The mmdFree function frees the specified node and all of its children. It is typically only used to free the entire Markdown document, starting at the root node.

mmdGetFirstChild

mmd_t *
mmdGetFirstChild(mmd_t *node);

The mmdGetFirstChild function returns the first child of the specified node, if any.

mmdGetLastChild

mmd_t *
mmdGetLastChild(mmd_t *node);

The mmdGetLastChild functions returns the last child of the specified node, if any.

mmdGetMetadata

const char *
mmdGetMetadata(mmd_t *doc, const char *keyword);

The mmdGetMetadata function returns the document metadata for the specified keyword.

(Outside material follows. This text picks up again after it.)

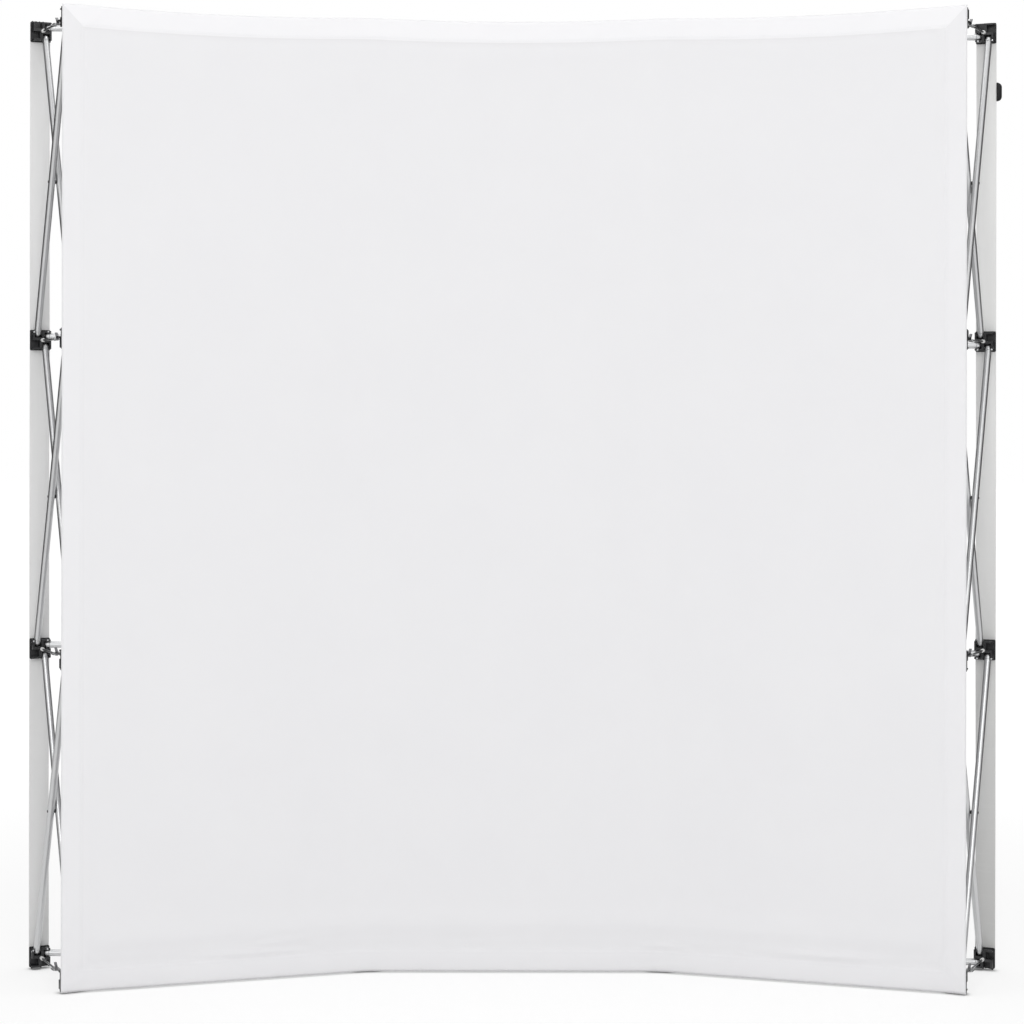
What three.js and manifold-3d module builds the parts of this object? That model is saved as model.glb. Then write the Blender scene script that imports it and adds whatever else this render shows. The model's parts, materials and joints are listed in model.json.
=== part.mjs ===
// A pop-up display backwall: a curved frame of hubs and crossing tubes that folds like a
// lattice gate, held open by lock arms, with one stretched fabric face on its hollow side.
// Millimetres, +Z up. The front faces -Y, +X is the viewer's right, and the origin lies on the
// floor, on the middle plane, half way between the front and the back of the object.
import * as THREE from "three";
import { mergeVertices } from "three/addons/utils/BufferGeometryUtils.js";
import Module from "manifold-3d";

const wasm = await Module();
wasm.setup();

// The frame as it stands open.
const COLUMNS = 4; // hub columns, side by side
const ROWS = 4; // hub rows, one above the other
const ROW_PITCH = 730; // hub centre to hub centre up a column
const BAY_TURN = 17.1; // degrees from one column to the next
const FRAME_DEPTH = 243; // front pivots to rear pivots

// Tubes.
const TUBE_DIAMETER = 16;
const CROSSING_GAP = 2; // between the two tubes of a pair, where they cross
const KNUCKLE_WIDTH = 10; // the end fitting, measured along its pivot pin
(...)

Standard keywords include “author”, “copyright”, and “title”.

mmdGetNextSibling

mmd_t *
mmdGetNextSibling(mmd_t *node);

The mmdGetNextSibling function returns the next sibling of the specified node, if any.

mmdGetParent

mmd_t *
mmdGetParent(mmd_t *node);

The mmdGetParent function returns the parent of the specified node, if any.

mmdGetPrevSibling

mmd_t *
mmdGetPrevSibling(mmd_t *node);

The mmdGetPrevSibling function returns the previous sibling of the specified node, if any.

mmdGetText

const char *
mmdGetText(mmd_t *node);

The mmdGetText function returns any text that is associated with the specified node.

mmdGetType

mmd_type_t
mmdGetType(mmd_t *node);

The mmdGetType function returns the type of the specified node.

mmdGetURL

const char *
mmdGetURL(mmd_t *node);

The mmdGetURL function returns any URL that is associated with the specified node.

mmdGetWhitespace

int
mmdGetWhitespace(mmd_t *node);

The mmdGetWhitespace function returns 1 if whitespace preceded the specified node and 0 otherwise.

mmdIsBlock

int
mmdIsBlock(mmd_t *node);

The mmdIsBlock function returns 1 when the specified node is a Markdown block and 0 otherwise.

mmdLoad

mmd_t *
mmdLoad(const char *filename);

The mmdLoad function loads a Markdown document from the specified file. The function understands the CommonMark syntax and Jekyll metadata.

The return value is a pointer to the root document node on success or NULL on failure. Due to the nature of Markdown, the only failures are file open errors and out-of-memory conditions.